The Court also finds that Plaintiff either knew or should have known the identity of the tortfeasor, Defendant Ford, because he knew that Ford Motor Company manufactured the car. The fact that Plaintiff did not know the exact reason why the "ball of fire" emerged does not change the fact that Plaintiff knew the "ball of fire" came from the car manufactured by Defendant. That was sufficient notice of the likely tortfeasor for Plaintiff to bring the instant action. "[S]elf-induced ignorance" will not interrupt the limitations period. Fragoso v. López, 991 F.2d 878, 886 (1st Cir. 1993). Accordingly, the action accrued on the date of the accident, January 23, 2006.

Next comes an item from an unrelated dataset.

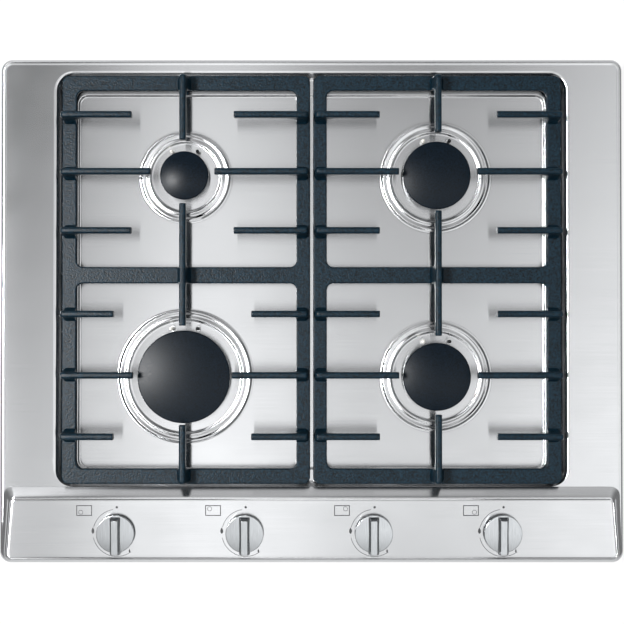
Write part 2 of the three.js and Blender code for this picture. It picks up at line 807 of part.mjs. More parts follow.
// The tap: a block on a plate under the panel, with the magnet of the flame guard and the
// outlet behind it, saddled on the gas rail.
function buildTap() {
  const bore = spindleRadius + boreClearance;
  const [w, d] = [tapWidth / 2, tapDepth / 2];
  const plateTop = -sheet - seatGap;
  const parts = [
    block(-w, w, -d, d, -tapFoot - railRadius, -tapTop),
    rod(bore + tapNeck, tapTop + plateTop + 1, 8, [0, 0, -tapTop - 1]),
    block(-w - tapEar, w + tapEar, -d, d, plateTop - tapPlate, plateTop),
    rod(magnetRadius, magnetLength + 1, 8, [0, d - 1, -magnetDrop], "y"),
    rod(outletRadius, outletLength + 1, 8, [0, d - 1, -outletDrop], "y"),
  ];
  const saddleZ = -tapFoot - seatGap - railRadius;
  const saddle = rod(railRadius + seatGap, 4 * w, 10, [-2 * w, 0, saddleZ], "x");
  return union(parts).subtract(rod(bore, boreEnd + 2, 10, [0, 0, -boreEnd])).subtract(saddle);
}

// ---- Gas line, box and fittings --------------------------------------------------------

// The gas rail: along the taps, round the front right corner and back to the connection.
function buildManifold() {
  const bendX = railRightX - railBend;
  const bend = new THREE.QuadraticBezierCurve3(
    new THREE.Vector3(bendX, gasY, gasZ),
    new THREE.Vector3(railRightX, gasY, gasZ),
    new THREE.Vector3(railRightX, gasY + railBend, gasZ),
  );
  const overlap = 0.5;
  const backY = gasY + railBend - overlap;
  return union([
    rod(railRadius, bendX - railLeftX + overlap, 10, [railLeftX, gasY, gasZ], "x"),
    bentTube(bend, railRadius, 10, 5),
    rod(railRadius, inletY - backY, 10, [railRightX, backY, gasZ], "y"),
  ]);
}

// The gas connection: a hexagon and a pipe thread's plain envelope, open at its end.
function buildInlet() {
  const start = inletY + seatGap;
  const parts = [
    rod(inletNut, inletNutLength, 6, [railRightX, start, gasZ], "y"),
    rod(inletRadius, inletLength, 12, [railRightX, start, gasZ], "y"),
  ];
  const bore = rod(inletBore, inletLength, 10, [railRightX, start + inletLength / 4, gasZ], "y");
  return union(parts).subtract(bore);
}

// The aluminium pipe from a tap's outlet to its burner's injector.
function buildFeed({ x, y, knobX }) {
  const outlet = onPanel(knobX, tapDepth / 2 + outletLength + seatGap, outletDrop);
  const from = new THREE.Vector3(...outlet);
  const to = new THREE.Vector3(x, y - throatRadius - injectorReach - seatGap, injectorZ);
  const lead = Math.min(40, (to.y - from.y) / 3);
  const curve = new THREE.CurvePath();
  const [a, b] = [from.clone(), to.clone()];
  b.y -= lead * 2;
  a.y = Math.max(a.y + lead / 2, b.y - 90);
  a.z = THREE.MathUtils.lerp(from.z, to.z, (a.y - from.y) / (to.y - from.y));
  curve.add(new THREE.LineCurve3(from, a));
  const middle = (a.y + to.y) / 2;
  curve.add(
    new THREE.CubicBezierCurve3(
      a,
      new THREE.Vector3(a.x, middle, a.z),
      new THREE.Vector3(to.x, middle, to.z),
      to,
    ),
  );
  return bentTube(curve, pipeRadius, 6, y > 0 ? 12 : 8);
}

// The bottom box: a folded tray with one corner set back, its wall tops cut to the top.
function buildBox() {
  const outline = (inset) => {
    const [x, y0, y1] = [boxX - inset, boxFrontY + inset, boxRearY - inset];
    const [nx, ny] = [notchX - inset, notchY - inset];
    const r = boxCorner - inset;
    const shape = new THREE.Shape();
    shape.moveTo(-x + r, y0).lineTo(x - r, y0).absarc(x - r, y0 + r, r, -Math.PI / 2, 0);
    shape.lineTo(x, ny).lineTo(nx, ny).lineTo(nx, y1);
    shape.lineTo(-x + r, y1).absarc(-x + r, y1 - r, r, Math.PI / 2, Math.PI);
    shape.lineTo(-x, y0 + r).absarc(-x + r, y0 + r, r, Math.PI, 1.5 * Math.PI);
    return shape;
  };
  const prism = (inset, z0, z1) => {
    const options = { depth: z1 - z0, bevelEnabled: false, curveSegments: 3 };
    return solid(new THREE.ExtrudeGeometry(outline(inset), options).translate(0, 0, z0));
  };
  const roof = panelZ(panelRearY) + 1;
  const folded = prism(0, 0, roof).subtract(prism(sheet, sheet, roof + 1));
  const clear = sheet + seatGap;
  let box = folded.intersect(topCavity(clear, -1)).subtract(wellForm(clear));
  const openings = [
    { radius: railRadius + 1, x: railRightX, y: notchY, z: gasZ },
    { radius: glandRadius + 0.5, x: moduleX, y: boxRearY, z: glandZ },
  ];
  for (const { radius, x, y, z } of openings) {
    box = box.subtract(rod(radius, 4 * sheet, 10, [x, y - 2.5 * sheet, z], "y"));
  }
  return box;
}

// The soft sealing strip between the border and the worktop.
function buildSeal() {
  const level = (z) => {
    const loop = (inset) => {
      const [x, y] = [halfWidth - inset, halfDepth - inset];
      return roundRect(-x, x, -y, y, topCorner - inset, z, 3);
    };
    return [loop(sealInset), loop(sealInset + sealWidth)];
  };
  return stack([level(builtInDepth), level(sealTopZ)]);
}

// The ignition module, with its row of spark outlets and a gland for the mains cord.
function buildModule() {
  const y1 = boxRearY - sheet - moduleGap;
  const body = block(
    moduleX - moduleWidth / 2,
    moduleX + moduleWidth / 2,
    y1 - moduleDepth,
    y1,
    moduleBase,
    moduleBase + moduleHeight,
  );
  const outlets = burners.map((_, i) => {
    const x = moduleX + ((i + 0.5) / burners.length - 0.5) * moduleWidth;
    return rod(sparkOutlet, 6, 6, [x, y1 - moduleDepth / 2, moduleBase + moduleHeight - 1]);
  });
  const glandLength = boxRearY + glandReach - y1 + 1;
  const gland = rod(glandRadius, glandLength, 10, [moduleX, y1 - 1, glandZ], "y");
  const bore = rod(cableBore, glandLength, 8, [moduleX, y1 + 1, glandZ], "y");
  return union([body, ...outlets, gland]).subtract(bore);
}

// A worktop clamp: an angle screwed to the foot of the box, its arm under the worktop.
function buildClamp(side, y) {
  const armZ = builtInDepth - worktop;
  const x = boxX + seatGap;
  const tip = x + clampReach;
  const [y0, y1] = [y - clampWidth / 2, y + clampWidth / 2];
  const strip = union([
    block(x, x + clampThick, y0, y1, sheet, armZ),
    block(x, tip, y0, y1, armZ - clampThick, armZ),
    block(tip - clampThick, tip, y0, y1, armZ - clampThick - clampLip, armZ),
    rod(screwRadius, clampThick + screwHead, 6, [x, y, (sheet + armZ) / 2], "x"),
  ]);
  return side > 0 ? strip : strip.mirror([1, 0, 0]);
}

// ---- Assembly ------------------------------------------------------------------------

const steel = { color: 0xc9cacb, roughness: 0.28, metalness: 1 };
const galvanised = { color: 0xa9adb0, roughness: 0.5, metalness: 1 };
const enamel = { color: 0x23272b, roughness: 0.42, metalness: 0 };
const castIron = { color: 0x2c3135, roughness: 0.45, metalness: 0.1 };
const aluminium = { color: 0xb9bbbd, roughness: 0.45, metalness: 1 };
const brass = { color: 0xc2a15a, roughness: 0.35, metalness: 1 };
const rubber = { color: 0x1b1b1c, roughness: 0.85, metalness: 0 };
const ceramic = { color: 0xf2f1ec, roughness: 0.35, metalness: 0 };
const probeSteel = { color: 0x4a4742, roughness: 0.4, metalness: 1 };
const moulded = { color: 0x3a3d42, roughness: 0.6, metalness: 0 };

const cooktop = new THREE.Group();
const place = (group, name, made, finish) => {
  const mesh = new THREE.Mesh(toGeometry(made), new THREE.MeshStandardMaterial(finish));
  mesh.name = name;
  group.add(mesh);
};

place(cooktop, "hob_tray", buildTop(), steel);
place(cooktop, "base_box", buildBox(), galvanised);
place(cooktop, "rim_seal", buildSeal(), rubber);
place(cooktop, "gas_manifold", buildManifold(), galvanised);
place(cooktop, "gas_inlet", buildInlet(), brass);
place(cooktop, "ignition_module", buildModule(), moulded);

for (const burner of burners) {
  const tag = burner.name;
  place(cooktop, `burner_cap_${tag}`, buildCap(burner), enamel);
  place(cooktop, `burner_head_${tag}`, buildHead(burner), aluminium);
  place(cooktop, `burner_cup_${tag}`, buildCup(burner), aluminium);
  place(cooktop, `spark_plug_${tag}`, buildSpark(burner.sensors[0]), ceramic);
  place(cooktop, `flame_sensor_${tag}`, buildProbe(burner.sensors[1]), probeSteel);
  place(cooktop, `feed_pipe_${tag}`, buildFeed(burner), aluminium);

  const station = new THREE.Group();
  station.position.set(burner.knobX, knobY, panelZ(knobY));
  station.rotation.x = panelTilt;
  place(station, `knob_${tag}`, buildKnob(), steel);
  place(station, `spindle_${tag}`, buildSpindle(), steel);
  place(station, `plunger_${tag}`, buildPlunger(), brass);
  place(station, `gas_tap_${tag}`, buildTap(), brass);
  cooktop.add(station);
}

for (const [side, word] of [[-1, "left"], [1, "right"]]) {
  place(cooktop, `pan_support_${word}`, buildSupport(side), castIron);
  footPlaces(side).forEach((spot, i) => {
    place(cooktop, `support_foot_${word}_${i + 1}`, buildFoot(spot), rubber);
  });
  [-clampY, clampY].forEach((y, i) => {
    place(cooktop, `worktop_clamp_${word}_${i + 1}`, buildClamp(side, y), galvanised);
  });
}

export default cooktop;
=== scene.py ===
"""Looks of a built-in gas cooktop: pressed steel top, cast pan supports, burners, knobs and fittings.

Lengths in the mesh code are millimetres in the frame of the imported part, and become metres
when a mesh is made. +X is right, +Y is towards the wall, +Z is up.
"""

import math

import bmesh
import bpy
from mathutils import Matrix, Vector


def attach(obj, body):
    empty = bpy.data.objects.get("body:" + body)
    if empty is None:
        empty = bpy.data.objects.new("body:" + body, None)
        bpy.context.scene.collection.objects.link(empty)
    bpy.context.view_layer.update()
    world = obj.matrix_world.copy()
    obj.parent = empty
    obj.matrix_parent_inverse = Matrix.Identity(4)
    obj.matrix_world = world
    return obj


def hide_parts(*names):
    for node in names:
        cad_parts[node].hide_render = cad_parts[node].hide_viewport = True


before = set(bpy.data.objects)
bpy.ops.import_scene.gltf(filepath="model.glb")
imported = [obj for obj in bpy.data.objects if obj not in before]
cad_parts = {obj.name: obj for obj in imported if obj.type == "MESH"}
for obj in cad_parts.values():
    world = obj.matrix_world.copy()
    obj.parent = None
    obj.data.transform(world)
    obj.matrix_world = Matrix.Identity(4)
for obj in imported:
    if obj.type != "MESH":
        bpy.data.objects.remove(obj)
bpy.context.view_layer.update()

bl_info = {
    "name": "Gas cooktop",
    "version": (1, 0, 0),
    "blender": (4, 5, 0),
    "location": "3D View > Sidebar > Cooktop",
    "description": "Builds the visible pieces of a built-in gas cooktop over its packed frame",
    "category": "Object",
}

BURNERS = {
    "front_left": {"x": -132.2, "y": -69.0, "cap": 48.0, "tips": 50.8, "ports": 40},
    "rear_left": {"x": -132.2, "y": 139.9, "cap": 25.2, "tips": 32.7, "ports": 20},
    "rear_right": {"x": 129.8, "y": 139.9, "cap": 35.2, "tips": 40.3, "ports": 28},
    "front_right": {"x": 129.8, "y": -69.0, "cap": 35.2, "tips": 40.3, "ports": 28},
}
KNOB_X = {"front_left": -202.9, "rear_left": -69.3, "rear_right": 64.3, "front_right": 197.9}
KNOB_Y = -230.9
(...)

The recall letter does not alter the accrual date. Torres v. E.I. Dupont de Nemours & Company, 219 F.3d 13, 22 (1st Cir. 2000) (finding that product recall was irrelevant for accrual purposes when plaintiffs were put on notice of potential legal cause of action at time of injury). Furthermore, the extra-judicial letter sent to Defendant Ford Motor Company on September 22, 2008 did not toll the statute of limitations because the statute of limitations had already run by the time the letter was sent. The limitations period ended on January 23, 2007.

Lastly, Plaintiff's argument that he was unable to bring the case until January 23, 2007 because of the injuries suffered is unavailing. Plaintiff cited no cases in support of the conclusion that such a situation would toll the statute of limitations. Moreover, even if the accrual date were tolled until January 23, 2007, the complaint would still be time-barred because Plaintiff did not file the complaint by January 23, 2008. Therefore, the Court finds that the complaint filed by Plaintiff on April 14, 2009 is time-barred.


The Court holds that Plaintiff's complaint against Defendant Ford Motor Company is time-barred. In accordance with this Opinion and Order, the Court will enter a separate judgment dismissing the complaint.


In San Juan, Puerto Rico, this 29th day of October, 2009.